Bu durumda 3 senedir Avrupa Kupaları’na katılan ve UEFA’nın kendi müfettişlerinin raporlarıyla temiz olduğu belgelenen Trabzonspor hakkında, üstelik şike hükümlüsü bir kulübün şikâyetini dikkate alıp rapor hazırlanmasına izin vermesi de kesinlikle bir art niyet göstergesidir… Diğer yandan bu rapordan Trabzonspor aleyhine bir karar çıkması imkânsızdır ve UEFA’nın bu yönde atacağı yanlış bir adım olursa bu adım da CAS’ta son bulacaktır.

Gelelim Trabzonspor Kulübü’nün hukuksal anlamda bulunduğu noktaya ve benim bu noktaya olan itirazıma…

Trabzonspor Kulübü, UEFA’ya yaptığı başvurunun cevabını beklemekte ve şike yapan kulüpleri koruduğu CAS gerekçeli kararıyla açıkça tescillenen UEFA’dan adalet beklemektedir. Bununla birlikte davadan FIFA da haberdar edilmiş ve UEFA’dan sonuç alınamazsa FIFA yolu denenecektir. İlk bakışta bu adımlar gayet mantıklı ve olması gereken adımlardır fakat gözden kaçırılan nokta UEFA’nın satın alınmış olduğudur…

Kişiler hakkındaki kesinleşmiş olan kararı bile aradan 13 ay geçmiş olmasına rağmen açıklamayan UEFA, Trabzonspor’un yaptığı başvuruya vereceği cevabı da yıllarca geciktirebilir. Buradan çıkabilecek olumsuz bir durumda da gidilecek olan FIFA için de benzer bir süreç söz konusudur ki, bu da bu davanın yıllar boyu devam etmesi, şike yapan kulüplerin hak ettiği cezanın geciktirilmesi anlamına gelmektedir.

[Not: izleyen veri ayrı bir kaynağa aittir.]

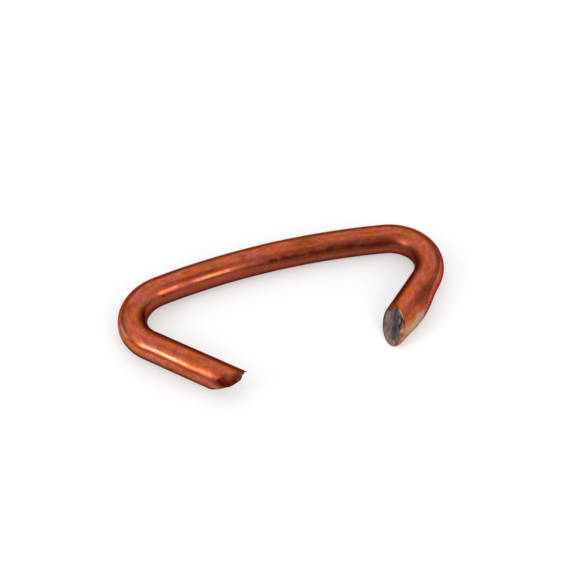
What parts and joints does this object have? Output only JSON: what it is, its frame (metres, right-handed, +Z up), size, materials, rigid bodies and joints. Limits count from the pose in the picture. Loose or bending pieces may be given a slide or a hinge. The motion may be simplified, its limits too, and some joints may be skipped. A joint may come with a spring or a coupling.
{
  "type": "hog ring",
  "caption": "Open C-shaped fastener of round copper-plated steel wire with a bowed back, bent corners and obliquely sheared legs, squeezed shut round wire, mesh or cloth.",
  "frame": {"origin": "middle of the ring's outline, on the surface that it lies on", "axes": "+X along the bowed back, to the right leg; +Y from the legs to the back; +Z up, square to the ring's plane"},
  "size_m": [0.0278, 0.015, 0.0025],
  "materials": {
    "copper_plated_steel": "drawn wire with a thin copper plating, bare grey steel on the sheared ends"
  },
  "bodies": {
    "root": {"wire_ring": "copper_plated_steel"}
  },
  "joints": []
}
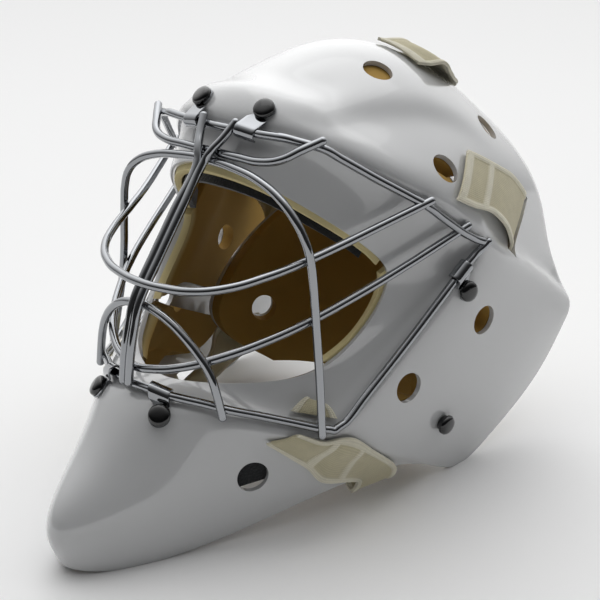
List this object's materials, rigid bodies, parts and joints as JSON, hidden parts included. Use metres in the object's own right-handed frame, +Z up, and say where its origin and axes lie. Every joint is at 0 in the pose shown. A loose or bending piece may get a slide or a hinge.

Benim bu noktadaki önerim bir yandan UEFA’daki soruşturma devam ederken bir yandan da TFF’nin vermiş olduğu kararın CAS’a taşınmasıdır. Bu adım süreci hızlandıracak ve şike yapan kulüplerin hak ettikleri cezaları almalarını sağlayacaktır. Unutulmamalıdır ki; Bu süreç eninde sonunda CAS’ta noktalanacaktır. UEFA ne karar verirse versin ya Fenerbahçe Kulübü ya da Trabzonspor Kulübü karara itiraz edip kararı önce FIFA’ya sonra CAS’a taşıyacaktır. Bu durum süreci uzatmaya ve bir çözüm yolu bulmaya çalışan Fenerbahçe’ye fayda sağlamaktan başka bir işe yaramayacaktır.

Atalarımızın da dediği gibi ‘Demir tavında dövülür’ ve biz demiri tavında dövmediğimiz için Fenerbahçe, UEFA’yı satın aldı. Aynı hatayı CAS için de yapmamalıyız… Gerçi CAS’ın kendi aldığı kararla çelişen bir karar alacağına ihtimal vermiyorum ama Trabzonspor taraftarlarının adaletin sağlanması için yıllarca beklemeye de tahammülü kalmamıştır. O yüzden en son merci olan CAS’a bir an önce gidilip adalet sağlanmalıdır.